## GOAL OF THE EXERCISE
Gather up the lines that contain "from".

-- Start of AVAILABLE DATA --

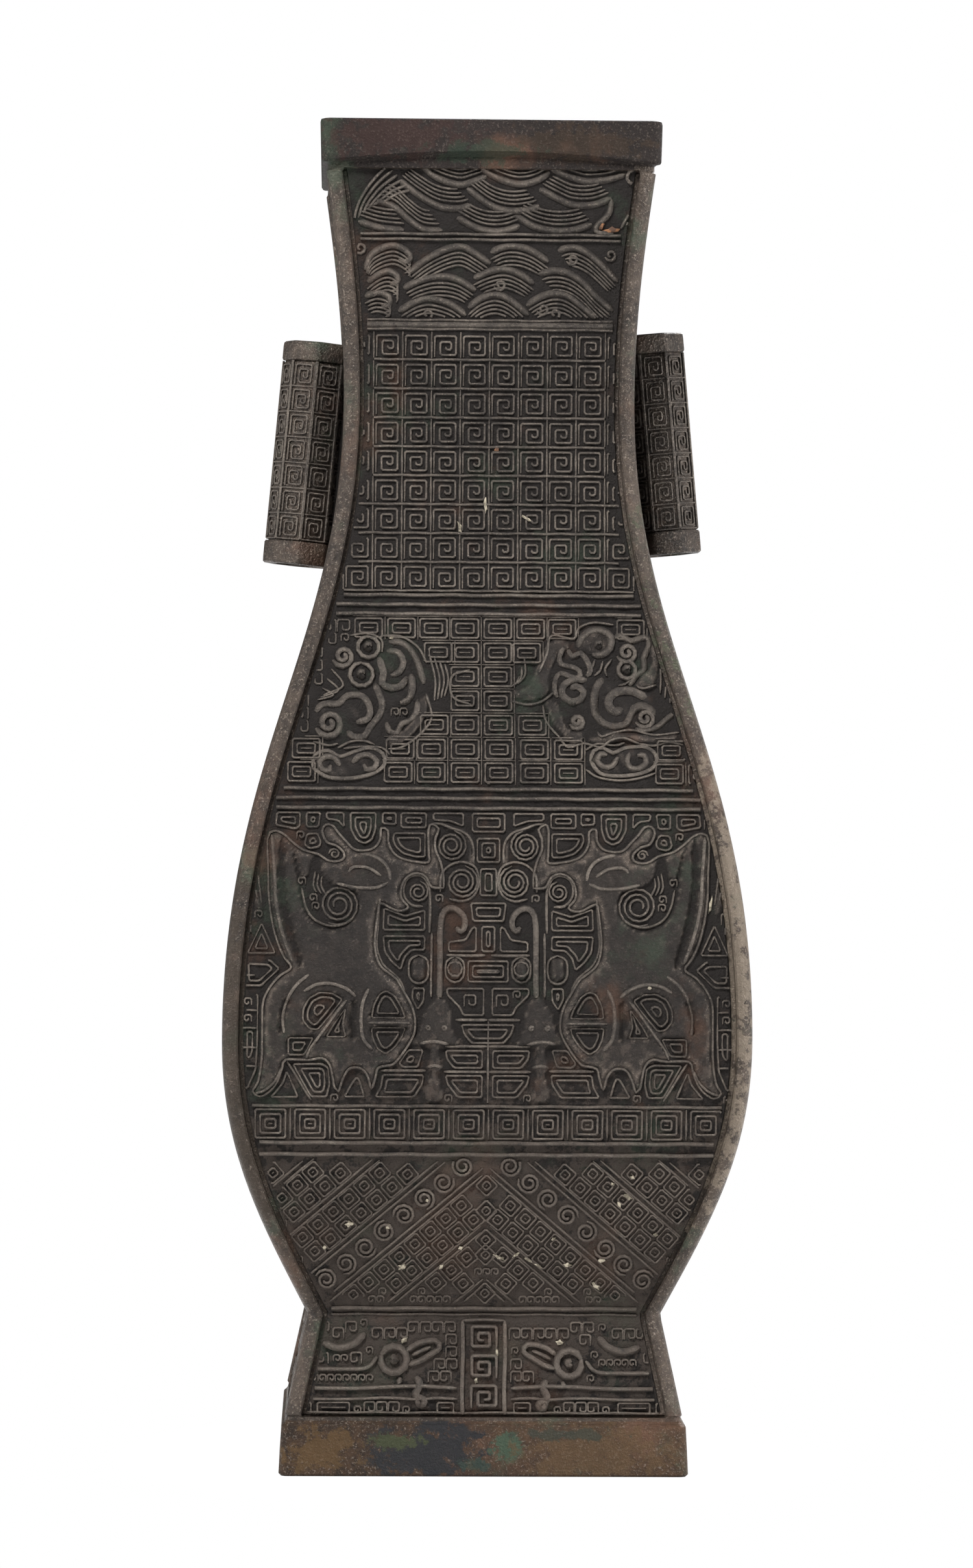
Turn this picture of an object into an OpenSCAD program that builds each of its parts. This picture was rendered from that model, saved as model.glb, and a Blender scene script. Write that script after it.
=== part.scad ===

-- End of AVAILABLE DATA --
-- Start of AVAILABLE DATA --

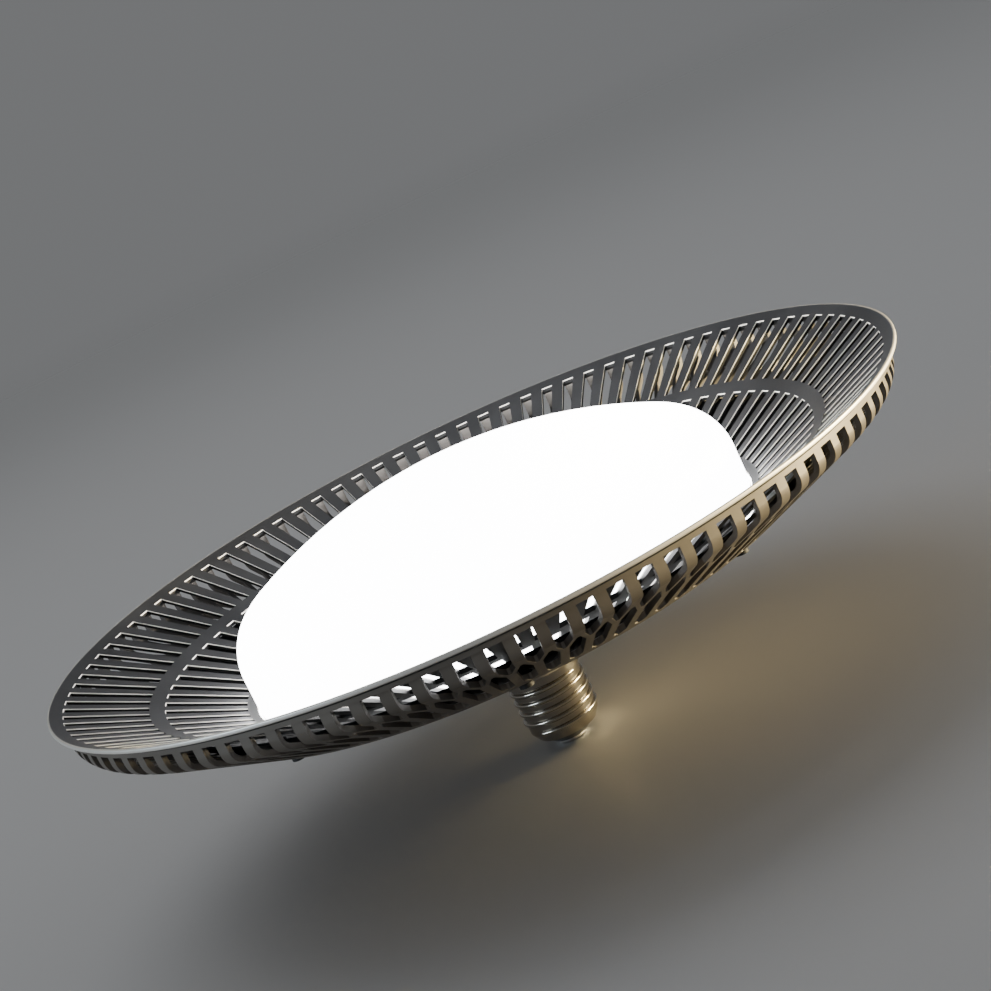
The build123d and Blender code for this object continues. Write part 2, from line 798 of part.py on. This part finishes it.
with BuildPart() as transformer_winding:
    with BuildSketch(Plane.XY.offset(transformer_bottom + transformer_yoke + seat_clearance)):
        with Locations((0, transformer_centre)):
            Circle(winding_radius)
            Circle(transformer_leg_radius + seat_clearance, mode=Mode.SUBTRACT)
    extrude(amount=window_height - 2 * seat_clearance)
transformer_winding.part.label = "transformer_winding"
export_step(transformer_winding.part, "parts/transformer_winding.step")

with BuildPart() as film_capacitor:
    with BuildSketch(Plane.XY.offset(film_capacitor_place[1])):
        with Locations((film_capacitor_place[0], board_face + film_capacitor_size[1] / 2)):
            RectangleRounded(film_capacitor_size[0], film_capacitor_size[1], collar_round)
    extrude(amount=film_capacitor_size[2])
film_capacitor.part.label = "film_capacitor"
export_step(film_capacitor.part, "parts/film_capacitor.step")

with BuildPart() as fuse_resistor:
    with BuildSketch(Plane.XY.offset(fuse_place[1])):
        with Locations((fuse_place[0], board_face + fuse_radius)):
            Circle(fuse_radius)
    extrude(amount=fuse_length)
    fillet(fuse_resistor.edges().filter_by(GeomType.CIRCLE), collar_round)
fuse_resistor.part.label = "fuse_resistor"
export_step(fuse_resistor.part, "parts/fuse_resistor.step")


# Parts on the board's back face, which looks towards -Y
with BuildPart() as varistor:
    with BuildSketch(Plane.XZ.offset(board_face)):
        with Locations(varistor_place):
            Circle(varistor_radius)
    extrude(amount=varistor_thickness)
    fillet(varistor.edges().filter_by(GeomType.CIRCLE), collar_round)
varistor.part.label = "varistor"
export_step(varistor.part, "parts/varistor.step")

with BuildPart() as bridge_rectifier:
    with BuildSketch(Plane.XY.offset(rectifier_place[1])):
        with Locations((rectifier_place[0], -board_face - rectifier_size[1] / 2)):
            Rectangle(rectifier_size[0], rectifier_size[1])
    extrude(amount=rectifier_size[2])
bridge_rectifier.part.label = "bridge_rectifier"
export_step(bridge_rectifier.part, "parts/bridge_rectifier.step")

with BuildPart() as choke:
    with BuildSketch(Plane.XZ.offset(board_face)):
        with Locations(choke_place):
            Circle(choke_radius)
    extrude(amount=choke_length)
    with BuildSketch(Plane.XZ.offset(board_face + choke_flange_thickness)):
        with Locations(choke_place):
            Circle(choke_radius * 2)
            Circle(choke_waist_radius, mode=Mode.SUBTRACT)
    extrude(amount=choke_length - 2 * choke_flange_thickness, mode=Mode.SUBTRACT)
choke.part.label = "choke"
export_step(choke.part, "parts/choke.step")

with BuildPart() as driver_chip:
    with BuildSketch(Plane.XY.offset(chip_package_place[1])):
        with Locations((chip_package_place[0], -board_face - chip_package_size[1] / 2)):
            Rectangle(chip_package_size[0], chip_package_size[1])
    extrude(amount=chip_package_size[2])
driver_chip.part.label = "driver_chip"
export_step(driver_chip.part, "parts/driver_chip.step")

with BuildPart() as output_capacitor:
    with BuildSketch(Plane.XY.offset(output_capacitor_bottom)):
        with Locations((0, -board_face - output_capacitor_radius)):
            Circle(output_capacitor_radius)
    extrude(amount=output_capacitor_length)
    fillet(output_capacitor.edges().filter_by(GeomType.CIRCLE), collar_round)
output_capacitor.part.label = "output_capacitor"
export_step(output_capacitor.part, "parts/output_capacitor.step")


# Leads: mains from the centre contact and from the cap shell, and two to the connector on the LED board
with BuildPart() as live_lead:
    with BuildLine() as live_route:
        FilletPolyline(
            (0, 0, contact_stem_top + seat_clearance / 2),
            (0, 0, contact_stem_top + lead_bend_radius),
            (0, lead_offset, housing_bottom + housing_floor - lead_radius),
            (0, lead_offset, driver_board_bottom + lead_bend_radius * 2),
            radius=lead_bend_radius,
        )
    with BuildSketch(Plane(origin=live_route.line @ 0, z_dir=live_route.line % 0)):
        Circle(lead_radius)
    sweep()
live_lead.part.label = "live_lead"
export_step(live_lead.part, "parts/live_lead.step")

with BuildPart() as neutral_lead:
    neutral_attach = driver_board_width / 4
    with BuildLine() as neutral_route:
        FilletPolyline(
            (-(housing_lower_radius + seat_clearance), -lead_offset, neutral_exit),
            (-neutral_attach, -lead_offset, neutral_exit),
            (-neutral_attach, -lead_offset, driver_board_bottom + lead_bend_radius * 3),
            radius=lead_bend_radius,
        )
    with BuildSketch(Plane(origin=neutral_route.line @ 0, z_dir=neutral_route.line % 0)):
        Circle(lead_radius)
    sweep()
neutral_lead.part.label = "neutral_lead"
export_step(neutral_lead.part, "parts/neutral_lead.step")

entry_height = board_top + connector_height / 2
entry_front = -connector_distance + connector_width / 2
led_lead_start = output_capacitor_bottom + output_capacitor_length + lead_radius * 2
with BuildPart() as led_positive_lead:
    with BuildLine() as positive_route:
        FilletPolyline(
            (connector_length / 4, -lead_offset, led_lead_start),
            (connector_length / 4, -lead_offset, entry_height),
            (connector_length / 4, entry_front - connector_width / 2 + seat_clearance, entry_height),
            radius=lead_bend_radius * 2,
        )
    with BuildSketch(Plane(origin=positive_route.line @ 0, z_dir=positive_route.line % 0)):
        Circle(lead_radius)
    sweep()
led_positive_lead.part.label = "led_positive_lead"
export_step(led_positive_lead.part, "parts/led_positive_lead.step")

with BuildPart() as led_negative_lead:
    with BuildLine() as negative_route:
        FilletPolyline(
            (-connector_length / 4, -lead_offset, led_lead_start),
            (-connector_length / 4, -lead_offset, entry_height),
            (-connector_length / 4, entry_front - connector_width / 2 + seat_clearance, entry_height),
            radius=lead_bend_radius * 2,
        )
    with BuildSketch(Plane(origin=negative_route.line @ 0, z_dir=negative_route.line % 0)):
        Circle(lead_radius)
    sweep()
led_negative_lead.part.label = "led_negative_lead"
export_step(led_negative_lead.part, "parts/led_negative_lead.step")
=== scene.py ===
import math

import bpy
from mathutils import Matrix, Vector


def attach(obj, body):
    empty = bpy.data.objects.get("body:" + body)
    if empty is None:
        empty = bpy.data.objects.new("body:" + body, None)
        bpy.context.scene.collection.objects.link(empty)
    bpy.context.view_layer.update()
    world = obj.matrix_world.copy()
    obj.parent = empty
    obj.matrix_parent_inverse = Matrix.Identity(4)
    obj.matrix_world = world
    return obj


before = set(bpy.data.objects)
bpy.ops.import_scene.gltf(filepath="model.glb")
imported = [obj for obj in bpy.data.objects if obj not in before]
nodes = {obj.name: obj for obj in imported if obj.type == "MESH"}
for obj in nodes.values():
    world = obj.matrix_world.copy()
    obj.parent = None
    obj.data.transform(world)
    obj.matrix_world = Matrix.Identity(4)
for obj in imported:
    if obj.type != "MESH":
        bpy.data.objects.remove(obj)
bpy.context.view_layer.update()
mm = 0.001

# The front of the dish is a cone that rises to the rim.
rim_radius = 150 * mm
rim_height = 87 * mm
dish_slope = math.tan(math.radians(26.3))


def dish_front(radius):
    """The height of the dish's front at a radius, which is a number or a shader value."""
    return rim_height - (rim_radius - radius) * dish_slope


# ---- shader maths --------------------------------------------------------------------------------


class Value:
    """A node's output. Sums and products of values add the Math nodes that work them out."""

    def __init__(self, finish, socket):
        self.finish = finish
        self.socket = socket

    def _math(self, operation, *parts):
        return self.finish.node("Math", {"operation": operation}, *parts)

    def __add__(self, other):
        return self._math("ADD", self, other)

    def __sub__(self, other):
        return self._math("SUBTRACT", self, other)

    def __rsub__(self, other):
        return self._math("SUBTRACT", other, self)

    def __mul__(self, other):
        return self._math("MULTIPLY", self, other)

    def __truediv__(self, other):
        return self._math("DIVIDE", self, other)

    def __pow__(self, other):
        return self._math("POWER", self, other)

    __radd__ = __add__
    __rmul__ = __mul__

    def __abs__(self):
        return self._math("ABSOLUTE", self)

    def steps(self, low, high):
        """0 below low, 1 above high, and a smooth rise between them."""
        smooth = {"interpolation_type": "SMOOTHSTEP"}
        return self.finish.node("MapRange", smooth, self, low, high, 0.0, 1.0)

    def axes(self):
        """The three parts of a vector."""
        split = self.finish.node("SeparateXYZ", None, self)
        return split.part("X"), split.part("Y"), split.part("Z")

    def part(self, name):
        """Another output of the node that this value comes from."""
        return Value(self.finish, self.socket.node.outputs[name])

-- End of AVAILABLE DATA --

## RESPONSE
Turn this picture of an object into an OpenSCAD program that builds each of its parts. This picture was rendered from that model, saved as model.glb, and a Blender scene script. Write that script after it.
The build123d and Blender code for this object continues. Write part 2, from line 798 of part.py on. This part finishes it.
# Leads: mains from the centre contact and from the cap shell, and two to the connector on the LED board
from mathutils import Matrix, Vector
        """Another output of the node that this value comes from."""